In 3 States, Criticism of Presidential Pay
July 28, 2011

Amid signs that some public universities are ending a period of restraint on presidential pay, political leaders and higher education employees are criticizing salary levels in three states this week:

  • In California, Governor Jerry Brown told The Los Angeles Times that public university systems were selecting "hired guns" from across the country to lead campuses, instead of nurturing local talent that would take on the jobs for lower salaries. Brown's comments come amid continued criticism of the $400,000 salary for the new president of San Diego State University, $100,000 more than his predecessor earned. "I believe on the campuses now there are many people who don't make near that salary that should have been groomed for leadership," Brown said.

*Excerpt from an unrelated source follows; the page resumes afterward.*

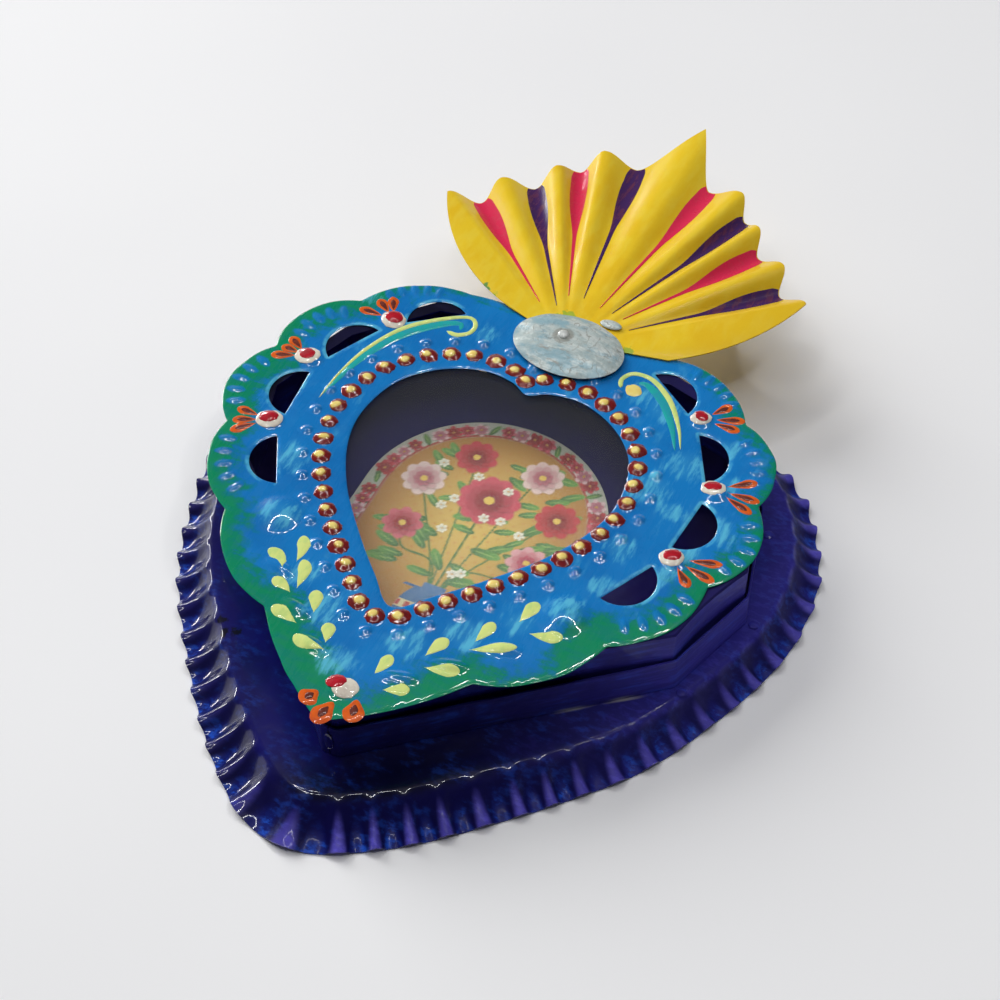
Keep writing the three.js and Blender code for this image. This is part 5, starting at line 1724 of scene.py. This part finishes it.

  • In Indiana, an editorial in The Journal Gazette questioned a 12 percent raise for Indiana University President Michael McRobbie (bringing pay to $533,000), and a campus union called for his raise not to exceed the 1.5 percent raises that its members are receiving. University board members say that they want McRobbie's pay level to be at least in the middle of those offered by Big 10 institutions. The Journal Gazette's reply: "[B]onuses and six-figure salaries are disheartening to taxpayers facing smaller paychecks or, worse yet, no paycheck at all. The argument that a public official has cut costs, raised capital or could be lured by higher pay elsewhere is a tough one to make when so many workers are grateful to have even a low-paying job."
  • In Vermont, faculty leaders at the University of Vermont are criticizing the salary ($27,000 a month) that Daniel Fogel will receive on the 17 month leave he is taking as he departs the presidency, Vermont Public Radio reported. Board leaders have said that the pay is justified, given Fogel's successes as president. Faculty leaders said that the compensation level is inappropriate in a time of tight budgets.